→ Problem to solve: Send back exactly the lines from the opening line of the records below through the one with "UP = np.array([0, 0, 1.0])".

→ 3D code data:
==========

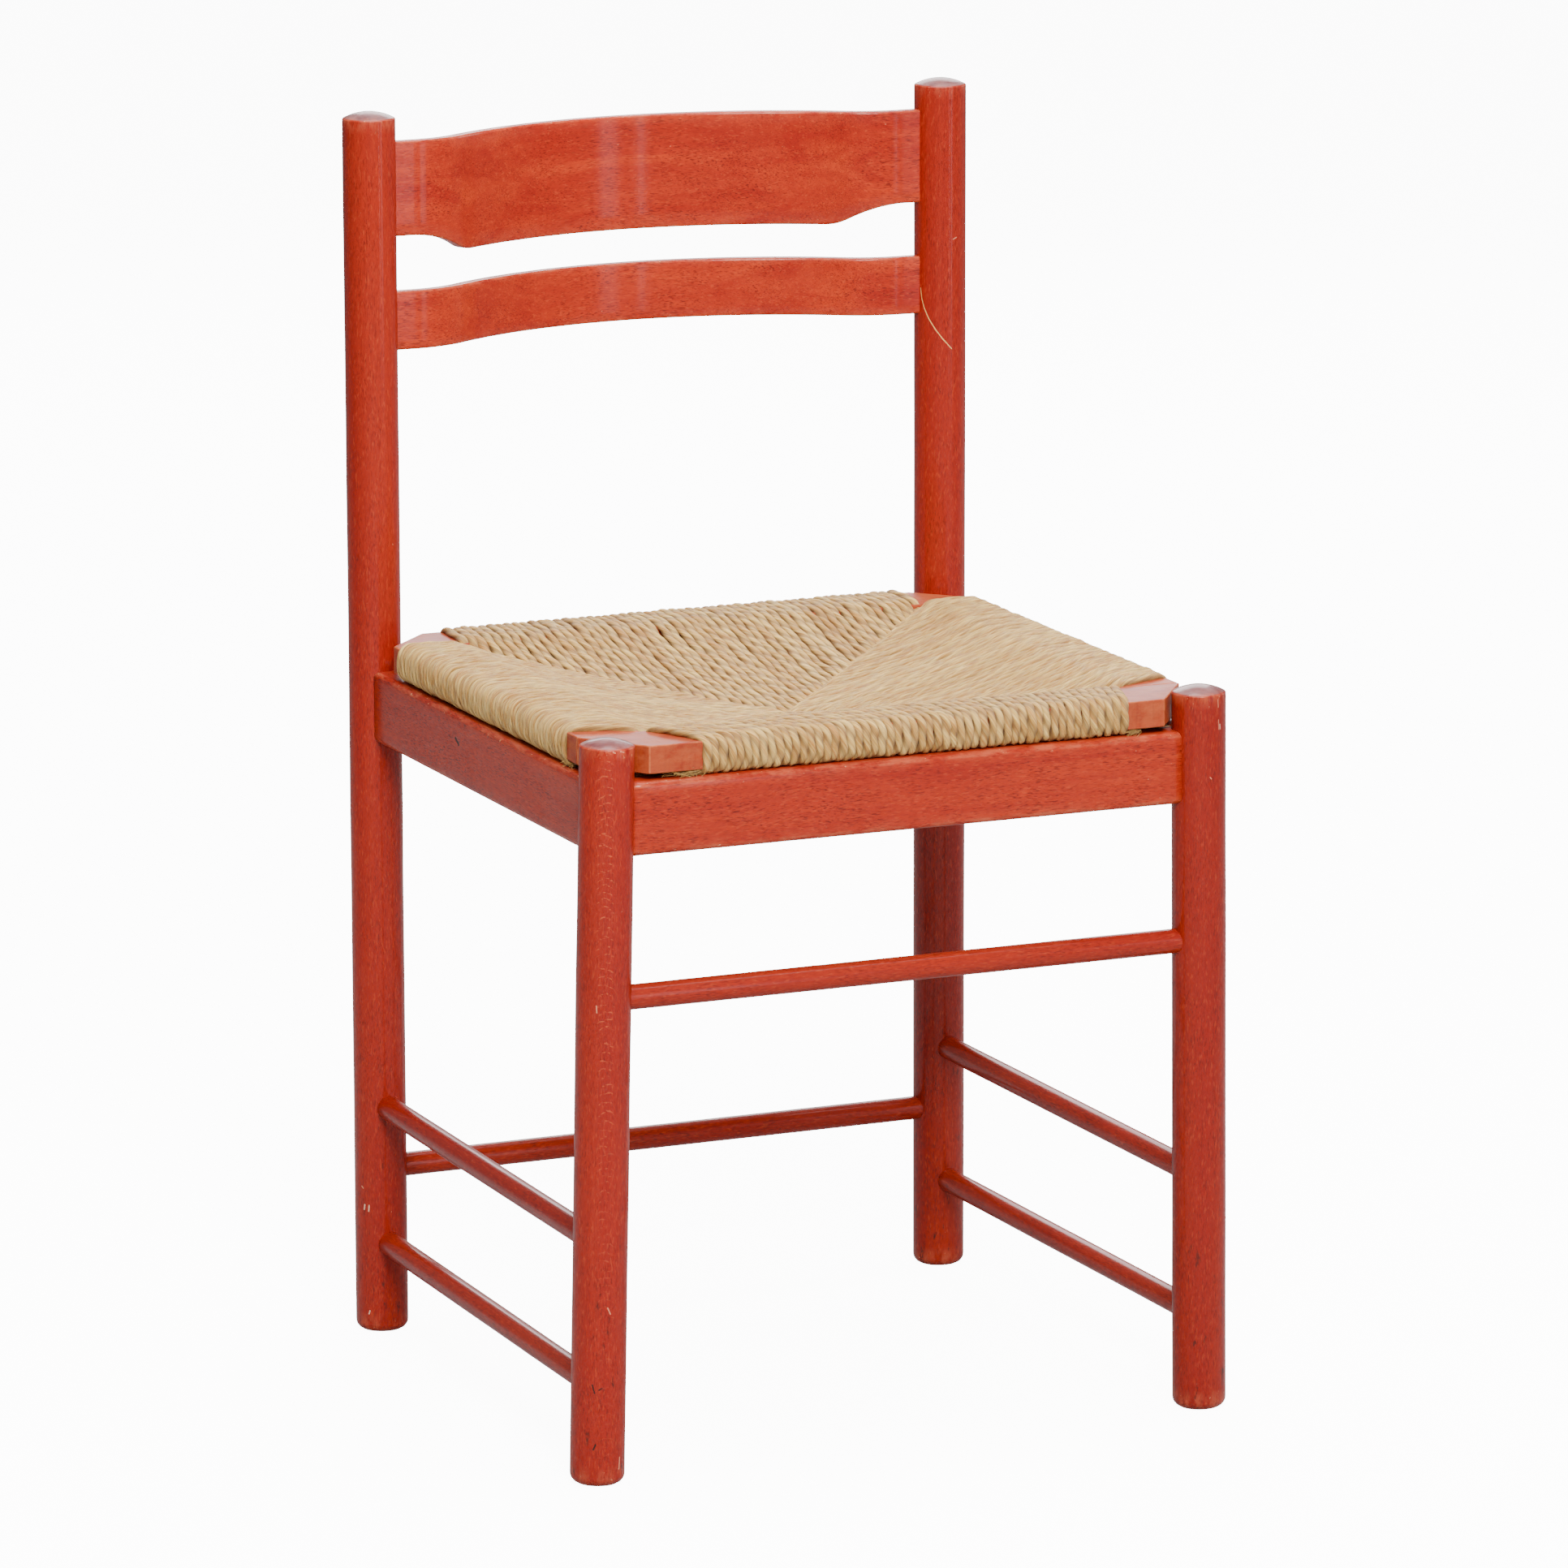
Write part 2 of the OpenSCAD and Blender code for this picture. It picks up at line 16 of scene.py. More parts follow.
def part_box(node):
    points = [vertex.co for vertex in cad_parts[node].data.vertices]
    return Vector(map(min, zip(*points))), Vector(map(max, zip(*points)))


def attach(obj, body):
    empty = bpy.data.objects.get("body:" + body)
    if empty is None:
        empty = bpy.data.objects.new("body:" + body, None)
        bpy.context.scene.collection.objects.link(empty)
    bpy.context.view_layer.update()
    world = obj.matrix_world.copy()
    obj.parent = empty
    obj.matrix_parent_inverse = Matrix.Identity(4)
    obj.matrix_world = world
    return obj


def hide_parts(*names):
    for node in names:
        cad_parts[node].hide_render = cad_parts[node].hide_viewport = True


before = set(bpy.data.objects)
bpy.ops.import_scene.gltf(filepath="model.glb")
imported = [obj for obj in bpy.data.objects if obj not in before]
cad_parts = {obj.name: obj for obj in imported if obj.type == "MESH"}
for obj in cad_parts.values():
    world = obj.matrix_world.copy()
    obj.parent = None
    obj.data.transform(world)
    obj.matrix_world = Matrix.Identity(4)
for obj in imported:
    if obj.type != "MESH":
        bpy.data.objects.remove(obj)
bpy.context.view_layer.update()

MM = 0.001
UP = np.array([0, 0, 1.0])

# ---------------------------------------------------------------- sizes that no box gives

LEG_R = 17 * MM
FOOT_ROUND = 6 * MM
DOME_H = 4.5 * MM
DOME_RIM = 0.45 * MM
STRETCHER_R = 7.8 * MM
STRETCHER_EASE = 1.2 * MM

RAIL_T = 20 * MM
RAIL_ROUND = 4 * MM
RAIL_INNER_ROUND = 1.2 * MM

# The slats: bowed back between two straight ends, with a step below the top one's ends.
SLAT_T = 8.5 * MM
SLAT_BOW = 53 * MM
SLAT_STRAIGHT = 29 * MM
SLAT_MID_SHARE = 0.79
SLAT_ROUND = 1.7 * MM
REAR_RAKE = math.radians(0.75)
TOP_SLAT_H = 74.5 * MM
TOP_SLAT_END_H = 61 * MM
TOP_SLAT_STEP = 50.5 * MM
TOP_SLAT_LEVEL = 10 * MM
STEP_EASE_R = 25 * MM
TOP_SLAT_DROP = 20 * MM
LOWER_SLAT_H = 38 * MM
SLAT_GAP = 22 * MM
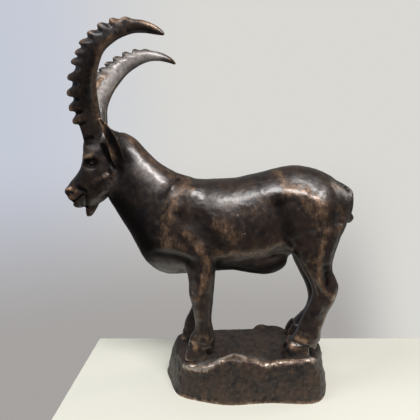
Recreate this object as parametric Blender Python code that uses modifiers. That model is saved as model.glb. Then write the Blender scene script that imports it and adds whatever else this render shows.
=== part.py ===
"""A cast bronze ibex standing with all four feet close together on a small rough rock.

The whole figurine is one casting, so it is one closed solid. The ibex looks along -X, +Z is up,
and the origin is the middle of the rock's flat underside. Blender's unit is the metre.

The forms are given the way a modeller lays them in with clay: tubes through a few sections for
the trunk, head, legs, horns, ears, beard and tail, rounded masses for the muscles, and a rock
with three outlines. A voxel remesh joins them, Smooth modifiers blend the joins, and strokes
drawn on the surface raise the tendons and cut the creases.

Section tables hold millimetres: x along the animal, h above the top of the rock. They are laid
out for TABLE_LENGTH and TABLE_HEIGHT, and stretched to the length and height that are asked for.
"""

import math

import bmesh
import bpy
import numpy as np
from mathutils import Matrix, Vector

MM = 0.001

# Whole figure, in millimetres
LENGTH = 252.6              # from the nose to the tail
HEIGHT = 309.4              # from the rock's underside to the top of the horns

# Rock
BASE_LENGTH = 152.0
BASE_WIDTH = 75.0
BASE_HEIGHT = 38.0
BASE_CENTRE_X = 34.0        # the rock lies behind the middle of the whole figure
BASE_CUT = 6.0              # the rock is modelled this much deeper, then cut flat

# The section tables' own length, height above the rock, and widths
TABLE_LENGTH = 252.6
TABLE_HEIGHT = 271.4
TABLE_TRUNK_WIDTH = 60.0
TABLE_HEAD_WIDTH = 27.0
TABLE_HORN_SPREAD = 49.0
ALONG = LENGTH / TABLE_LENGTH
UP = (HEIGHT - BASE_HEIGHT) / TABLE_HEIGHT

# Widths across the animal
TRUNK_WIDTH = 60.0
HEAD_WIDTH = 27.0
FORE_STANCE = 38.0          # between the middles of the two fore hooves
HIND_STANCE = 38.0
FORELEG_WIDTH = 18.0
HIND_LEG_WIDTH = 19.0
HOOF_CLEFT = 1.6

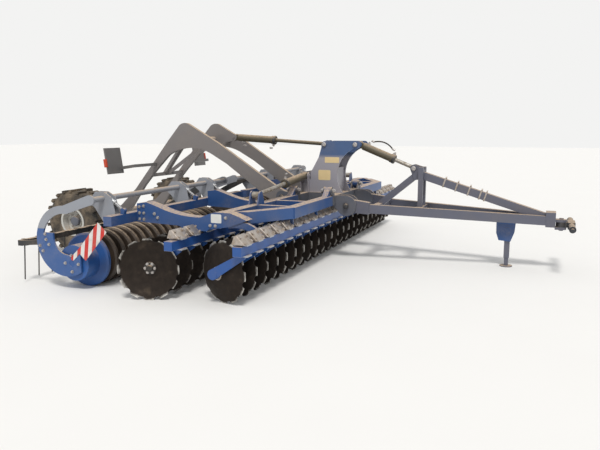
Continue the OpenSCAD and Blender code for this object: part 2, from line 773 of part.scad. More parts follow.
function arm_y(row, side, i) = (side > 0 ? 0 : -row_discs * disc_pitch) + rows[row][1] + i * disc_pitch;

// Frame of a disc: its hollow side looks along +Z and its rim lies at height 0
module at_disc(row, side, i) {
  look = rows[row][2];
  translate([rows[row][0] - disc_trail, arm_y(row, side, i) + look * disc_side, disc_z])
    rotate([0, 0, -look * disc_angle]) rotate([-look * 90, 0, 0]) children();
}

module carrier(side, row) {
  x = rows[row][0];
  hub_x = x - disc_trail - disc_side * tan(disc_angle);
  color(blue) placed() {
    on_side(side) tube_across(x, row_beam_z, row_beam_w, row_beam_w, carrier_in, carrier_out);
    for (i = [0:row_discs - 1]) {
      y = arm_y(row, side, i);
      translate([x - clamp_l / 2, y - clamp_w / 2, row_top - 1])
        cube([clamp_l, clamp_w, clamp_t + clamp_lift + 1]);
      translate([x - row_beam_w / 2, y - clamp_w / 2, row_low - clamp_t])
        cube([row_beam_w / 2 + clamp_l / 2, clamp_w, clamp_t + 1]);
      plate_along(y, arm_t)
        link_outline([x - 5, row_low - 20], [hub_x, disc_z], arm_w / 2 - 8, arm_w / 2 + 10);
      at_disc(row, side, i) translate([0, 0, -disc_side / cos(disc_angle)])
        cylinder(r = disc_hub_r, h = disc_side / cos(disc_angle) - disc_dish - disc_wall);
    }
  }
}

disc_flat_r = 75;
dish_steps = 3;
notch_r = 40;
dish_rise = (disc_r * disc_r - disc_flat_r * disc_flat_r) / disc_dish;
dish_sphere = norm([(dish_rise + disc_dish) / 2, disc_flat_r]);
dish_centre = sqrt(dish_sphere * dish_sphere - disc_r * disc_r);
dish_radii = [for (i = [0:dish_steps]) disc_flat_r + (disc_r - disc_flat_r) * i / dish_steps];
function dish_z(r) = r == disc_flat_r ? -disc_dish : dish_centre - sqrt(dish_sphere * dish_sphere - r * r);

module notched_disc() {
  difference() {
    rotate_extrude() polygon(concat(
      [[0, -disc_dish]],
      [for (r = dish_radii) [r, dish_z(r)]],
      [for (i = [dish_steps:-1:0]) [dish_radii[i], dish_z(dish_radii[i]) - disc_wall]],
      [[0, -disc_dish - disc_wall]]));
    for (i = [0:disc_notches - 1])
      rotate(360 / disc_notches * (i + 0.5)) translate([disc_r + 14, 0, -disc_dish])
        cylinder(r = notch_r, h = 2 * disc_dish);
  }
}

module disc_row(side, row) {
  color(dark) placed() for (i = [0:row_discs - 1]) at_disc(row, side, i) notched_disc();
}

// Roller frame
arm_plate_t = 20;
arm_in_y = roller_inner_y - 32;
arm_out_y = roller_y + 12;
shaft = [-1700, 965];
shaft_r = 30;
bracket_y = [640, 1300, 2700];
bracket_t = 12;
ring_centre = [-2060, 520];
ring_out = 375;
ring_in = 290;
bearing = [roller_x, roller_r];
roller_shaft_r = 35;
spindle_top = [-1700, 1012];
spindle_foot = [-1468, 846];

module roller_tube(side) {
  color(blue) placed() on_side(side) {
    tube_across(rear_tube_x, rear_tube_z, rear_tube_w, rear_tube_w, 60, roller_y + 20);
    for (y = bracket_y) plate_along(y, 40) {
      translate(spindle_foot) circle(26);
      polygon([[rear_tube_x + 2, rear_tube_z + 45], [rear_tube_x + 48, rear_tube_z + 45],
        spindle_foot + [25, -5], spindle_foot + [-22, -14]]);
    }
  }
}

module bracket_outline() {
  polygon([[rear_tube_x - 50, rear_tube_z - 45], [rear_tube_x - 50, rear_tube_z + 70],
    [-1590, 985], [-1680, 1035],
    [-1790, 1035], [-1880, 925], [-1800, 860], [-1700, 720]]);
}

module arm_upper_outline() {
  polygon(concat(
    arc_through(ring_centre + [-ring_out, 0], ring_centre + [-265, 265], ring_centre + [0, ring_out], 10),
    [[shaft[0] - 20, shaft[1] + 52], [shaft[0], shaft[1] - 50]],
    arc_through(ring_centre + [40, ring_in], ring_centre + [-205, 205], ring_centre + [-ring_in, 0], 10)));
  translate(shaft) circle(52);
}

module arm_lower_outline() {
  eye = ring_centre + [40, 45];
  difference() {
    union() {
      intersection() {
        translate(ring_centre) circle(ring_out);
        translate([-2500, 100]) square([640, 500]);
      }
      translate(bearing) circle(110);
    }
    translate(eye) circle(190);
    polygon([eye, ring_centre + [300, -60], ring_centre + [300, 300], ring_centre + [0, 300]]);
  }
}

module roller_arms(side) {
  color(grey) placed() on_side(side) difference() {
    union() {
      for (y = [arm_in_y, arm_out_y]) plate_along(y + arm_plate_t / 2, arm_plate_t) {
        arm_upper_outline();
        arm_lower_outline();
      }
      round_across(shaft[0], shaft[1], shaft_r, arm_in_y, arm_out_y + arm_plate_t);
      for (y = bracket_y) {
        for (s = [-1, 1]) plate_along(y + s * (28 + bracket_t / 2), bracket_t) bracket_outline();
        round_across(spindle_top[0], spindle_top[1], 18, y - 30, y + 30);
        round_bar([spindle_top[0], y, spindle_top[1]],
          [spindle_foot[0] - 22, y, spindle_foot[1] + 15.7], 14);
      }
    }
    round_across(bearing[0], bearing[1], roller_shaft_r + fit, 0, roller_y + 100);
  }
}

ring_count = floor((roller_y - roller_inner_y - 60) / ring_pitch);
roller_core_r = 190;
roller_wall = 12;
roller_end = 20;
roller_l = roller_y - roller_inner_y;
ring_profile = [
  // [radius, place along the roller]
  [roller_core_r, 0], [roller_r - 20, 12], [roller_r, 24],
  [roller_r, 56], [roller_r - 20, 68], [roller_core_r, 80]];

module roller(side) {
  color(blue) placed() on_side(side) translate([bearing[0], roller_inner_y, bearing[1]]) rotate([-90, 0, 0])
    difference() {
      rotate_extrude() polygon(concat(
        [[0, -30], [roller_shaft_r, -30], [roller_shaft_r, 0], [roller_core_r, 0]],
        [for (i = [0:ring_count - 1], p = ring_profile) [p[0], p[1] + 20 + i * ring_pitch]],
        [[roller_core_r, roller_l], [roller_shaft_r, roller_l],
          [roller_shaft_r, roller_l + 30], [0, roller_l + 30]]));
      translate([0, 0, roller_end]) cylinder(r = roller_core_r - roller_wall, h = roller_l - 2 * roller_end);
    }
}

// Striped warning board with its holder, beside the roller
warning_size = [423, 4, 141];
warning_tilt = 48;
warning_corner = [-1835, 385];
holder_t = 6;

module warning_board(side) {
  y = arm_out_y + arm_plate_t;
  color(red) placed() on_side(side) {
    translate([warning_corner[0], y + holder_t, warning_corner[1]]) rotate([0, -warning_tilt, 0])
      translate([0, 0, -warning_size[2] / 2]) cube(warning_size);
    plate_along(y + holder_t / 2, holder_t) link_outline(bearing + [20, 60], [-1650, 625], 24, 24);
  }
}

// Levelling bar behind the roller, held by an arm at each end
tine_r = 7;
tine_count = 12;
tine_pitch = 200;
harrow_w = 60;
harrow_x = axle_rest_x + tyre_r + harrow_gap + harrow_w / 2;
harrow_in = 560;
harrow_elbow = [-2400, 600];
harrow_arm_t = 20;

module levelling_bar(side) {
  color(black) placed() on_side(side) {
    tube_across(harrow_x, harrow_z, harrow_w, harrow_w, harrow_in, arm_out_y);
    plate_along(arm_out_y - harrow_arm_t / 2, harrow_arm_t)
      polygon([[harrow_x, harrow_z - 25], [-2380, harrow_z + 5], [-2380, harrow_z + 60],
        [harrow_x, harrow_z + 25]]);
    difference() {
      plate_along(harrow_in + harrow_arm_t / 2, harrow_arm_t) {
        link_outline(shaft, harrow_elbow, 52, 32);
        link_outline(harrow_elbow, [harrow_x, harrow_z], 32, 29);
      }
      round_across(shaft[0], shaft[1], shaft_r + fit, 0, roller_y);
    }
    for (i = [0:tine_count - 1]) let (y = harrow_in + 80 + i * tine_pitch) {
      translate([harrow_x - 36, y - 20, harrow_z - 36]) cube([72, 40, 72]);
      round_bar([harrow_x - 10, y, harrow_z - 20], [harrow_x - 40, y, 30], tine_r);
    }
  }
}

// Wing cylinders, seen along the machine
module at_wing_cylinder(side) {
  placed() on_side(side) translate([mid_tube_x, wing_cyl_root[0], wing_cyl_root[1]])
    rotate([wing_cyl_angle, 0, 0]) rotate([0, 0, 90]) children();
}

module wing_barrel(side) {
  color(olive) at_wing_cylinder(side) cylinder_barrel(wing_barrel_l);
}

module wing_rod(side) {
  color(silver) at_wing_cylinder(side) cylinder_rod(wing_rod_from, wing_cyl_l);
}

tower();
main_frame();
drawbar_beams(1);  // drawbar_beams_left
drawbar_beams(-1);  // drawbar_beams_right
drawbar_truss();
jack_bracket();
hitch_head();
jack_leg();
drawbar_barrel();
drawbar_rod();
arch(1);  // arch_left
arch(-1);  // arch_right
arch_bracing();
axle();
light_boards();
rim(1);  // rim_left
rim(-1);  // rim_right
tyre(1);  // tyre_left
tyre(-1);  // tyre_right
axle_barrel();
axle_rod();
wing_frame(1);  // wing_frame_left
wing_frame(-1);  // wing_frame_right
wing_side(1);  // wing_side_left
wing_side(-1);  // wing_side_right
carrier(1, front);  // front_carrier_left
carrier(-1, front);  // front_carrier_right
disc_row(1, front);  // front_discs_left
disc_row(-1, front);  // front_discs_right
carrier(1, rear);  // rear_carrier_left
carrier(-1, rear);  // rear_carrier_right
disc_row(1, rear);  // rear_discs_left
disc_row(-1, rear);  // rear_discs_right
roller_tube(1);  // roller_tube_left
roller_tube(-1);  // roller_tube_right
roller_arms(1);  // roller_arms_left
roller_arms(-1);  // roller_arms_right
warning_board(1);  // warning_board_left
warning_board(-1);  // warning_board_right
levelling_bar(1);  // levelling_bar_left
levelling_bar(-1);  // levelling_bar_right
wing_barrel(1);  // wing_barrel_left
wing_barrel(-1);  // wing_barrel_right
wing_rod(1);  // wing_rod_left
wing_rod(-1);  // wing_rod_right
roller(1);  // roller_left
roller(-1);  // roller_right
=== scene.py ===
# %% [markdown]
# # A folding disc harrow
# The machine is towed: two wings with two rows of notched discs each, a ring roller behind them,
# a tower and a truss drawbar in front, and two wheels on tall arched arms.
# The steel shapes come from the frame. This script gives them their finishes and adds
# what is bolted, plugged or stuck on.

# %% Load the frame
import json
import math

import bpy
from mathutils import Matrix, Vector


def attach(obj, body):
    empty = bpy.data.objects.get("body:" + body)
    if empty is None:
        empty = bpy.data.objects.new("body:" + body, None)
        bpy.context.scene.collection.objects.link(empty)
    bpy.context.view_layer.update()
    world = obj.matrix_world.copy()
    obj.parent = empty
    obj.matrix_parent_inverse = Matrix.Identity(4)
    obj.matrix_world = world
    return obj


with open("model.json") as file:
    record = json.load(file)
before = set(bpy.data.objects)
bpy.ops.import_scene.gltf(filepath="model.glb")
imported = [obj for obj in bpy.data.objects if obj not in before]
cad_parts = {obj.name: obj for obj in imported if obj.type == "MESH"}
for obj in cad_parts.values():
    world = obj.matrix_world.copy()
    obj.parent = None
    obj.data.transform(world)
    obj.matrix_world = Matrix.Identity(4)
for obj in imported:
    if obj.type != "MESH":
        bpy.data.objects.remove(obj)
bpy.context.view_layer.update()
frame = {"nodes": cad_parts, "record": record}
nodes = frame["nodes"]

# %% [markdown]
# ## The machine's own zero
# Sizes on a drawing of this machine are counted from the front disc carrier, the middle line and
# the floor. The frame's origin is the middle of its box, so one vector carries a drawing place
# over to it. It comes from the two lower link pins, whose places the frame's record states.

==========

→ Written response:
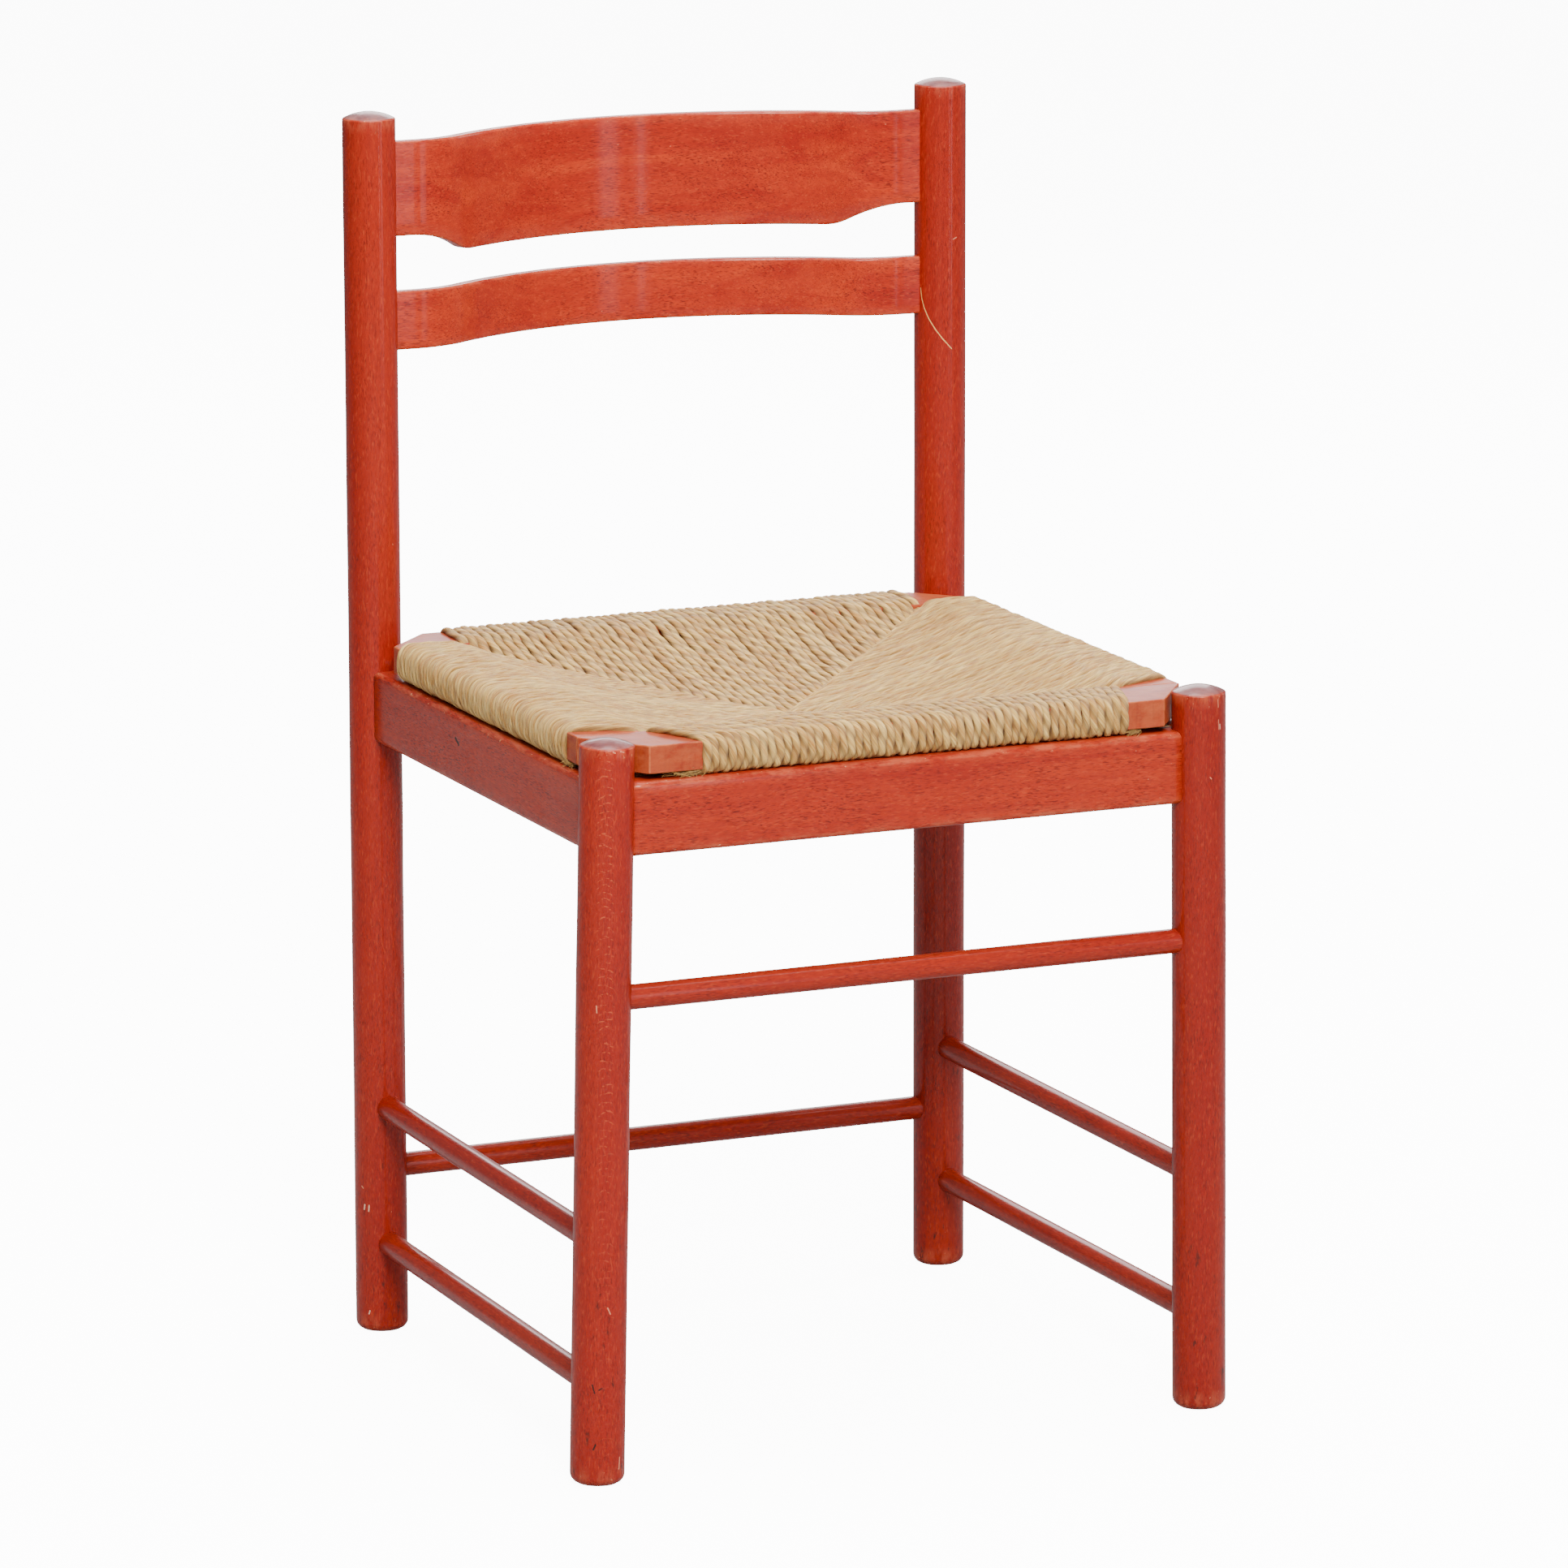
Write part 2 of the OpenSCAD and Blender code for this picture. It picks up at line 16 of scene.py. More parts follow.
def part_box(node):
    points = [vertex.co for vertex in cad_parts[node].data.vertices]
    return Vector(map(min, zip(*points))), Vector(map(max, zip(*points)))


def attach(obj, body):
    empty = bpy.data.objects.get("body:" + body)
    if empty is None:
        empty = bpy.data.objects.new("body:" + body, None)
        bpy.context.scene.collection.objects.link(empty)
    bpy.context.view_layer.update()
    world = obj.matrix_world.copy()
    obj.parent = empty
    obj.matrix_parent_inverse = Matrix.Identity(4)
    obj.matrix_world = world
    return obj


def hide_parts(*names):
    for node in names:
        cad_parts[node].hide_render = cad_parts[node].hide_viewport = True


before = set(bpy.data.objects)
bpy.ops.import_scene.gltf(filepath="model.glb")
imported = [obj for obj in bpy.data.objects if obj not in before]
cad_parts = {obj.name: obj for obj in imported if obj.type == "MESH"}
for obj in cad_parts.values():
    world = obj.matrix_world.copy()
    obj.parent = None
    obj.data.transform(world)
    obj.matrix_world = Matrix.Identity(4)
for obj in imported:
    if obj.type != "MESH":
        bpy.data.objects.remove(obj)
bpy.context.view_layer.update()

MM = 0.001
UP = np.array([0, 0, 1.0])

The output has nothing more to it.